Jede Person braucht Unterstützung von anderen Personen, denn uns allen geht es mal nicht so gut. Das ist sehr menschlich.
Leider ist es insbesondere in Krisensituationen besonders schwierig, auf andere Leute zuzugehen und nach Hilfe zu fragen. Dann ist es naheliegend, sich nur an eine nahestehende Vertrauensperson zu wenden (z.B. Partner*in). Allein für eine Person da zu sein ist jedoch viel Verantwortung und kann großen Druck aufbauen. Es ist sehr hilfreich, sich schon vor einer Krise bewusst zu machen, welche Personen Unterstützung anbieten würden und wie diese aussieht. Erstelle eine Liste von Personen, mit denen du über deine emotionalen Themen sprechen möchtest. Informiere diese Personen darüber und besprecht, welche Unterstützung ihr euch in einer möglichen Krise bieten könnt. Auf dieser Liste sollten nicht nur FLINTA*s stehen!
In der Not ist somit klar, wer für dich da ist. Und alle beteiligten Personen können auf ihre Kapazitäten Rücksicht nehmen, denn es gibt nie nur eine Person, die da ist. 

Wertschätzung zeigen

Emotionale Arbeit findet ständig und überall in unserem Alltag statt und wir alle profitieren davon. Trotzdem werden diese Tätigkeiten meist nicht als Anstrengung anerkannt und durch die Empfindung der Selbstverständlichkeit unsichtbar gemacht. Um Emotionale Arbeit gerecht zu verteilen, müssen wir diese schätzen lernen und uns bewusst werden, inwiefern wir durch Emotionale Arbeit Unterstützung erfahren.
Möglichkeiten, Emotionale Arbeit wertzuschätzen:

  • Bedanke dich bei der Person, die Emotionale Arbeit für dich geleistet hat! (Insbesondere, wenn eine Person ein Problem angesprochen hat)
  • Benenne ganz konkret, was dir geholfen hat.
  • Teile deine Wertschätzung auch mit deinem Umfeld und mache sichtbar, wie andere Personen dich unterstützen.
  • Biete selbst Emotionale Arbeit an.
  • Erweitere deine Fähigkeiten an Emotionaler Arbeit und bilde dich weiter

Emotionale Arbeit aktiv einfordern

Idealerweise sollte es nicht dazu kommen, dass eine Person gezwungen ist, Emotionale Arbeit einzufordern.

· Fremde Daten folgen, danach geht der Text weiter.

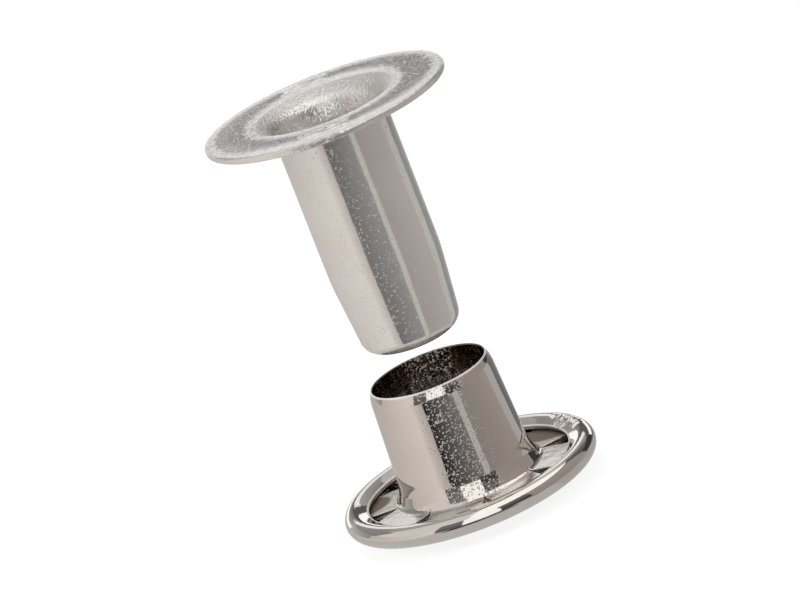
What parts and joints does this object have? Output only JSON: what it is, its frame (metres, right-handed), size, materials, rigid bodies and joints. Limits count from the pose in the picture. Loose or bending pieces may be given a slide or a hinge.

Jedoch ist dies praktisch oft notwendig.
Für gerecht verteilte Emotionale Arbeit ist die Eigeninitiative vom Gegenüber ein Muss. Also kannst du diese auch einfordern: die Person sollte sich auch über die Beziehung Gedanken machen, z.B. mit diesen konkreten Fragen:

  • Was schätzt und magst du eigentlich an mir als Person – warum bist du mit mir befreundet?
  • Was konkret schätzt du an unserer Freund*innenschaft – was ist dir an unserer Beziehung wichtig?
  • Gibt es etwas, was dir in unserer Freund*innenschaft fehlt? Wie könnten wir es gemeinsam angehen, diese Leerstelle(n) zu füllen?

Streiken

Emotionale Arbeit leisten zu können ist eine großartige Fähigkeit. Diese Arbeit ist wertvoll und wichtig; wir brauchen mehr davon und nicht weniger.
Warum sollte es also sinnvoll sein, Emotionale Arbeit zu bestreiken? Leider wird die Anstrengung, wenn Emotionale Arbeit geleistet wird, in der Regel nicht anerkannt und bleibt somit unsichtbar. Etwas zu bestreiken, was andere für selbstverständlich halten, hilft Sichtbarkeit zu schaffen.
Wenn Emotionale Arbeit auf einmal nicht mehr gemacht wird, dann fällt das auf. Die Gewerkschaft für Emotionsarbeitende (GEA) ruft jedes Jahr im Monat vor dem 8. März (feministischer Kampftag) zum Streik auf.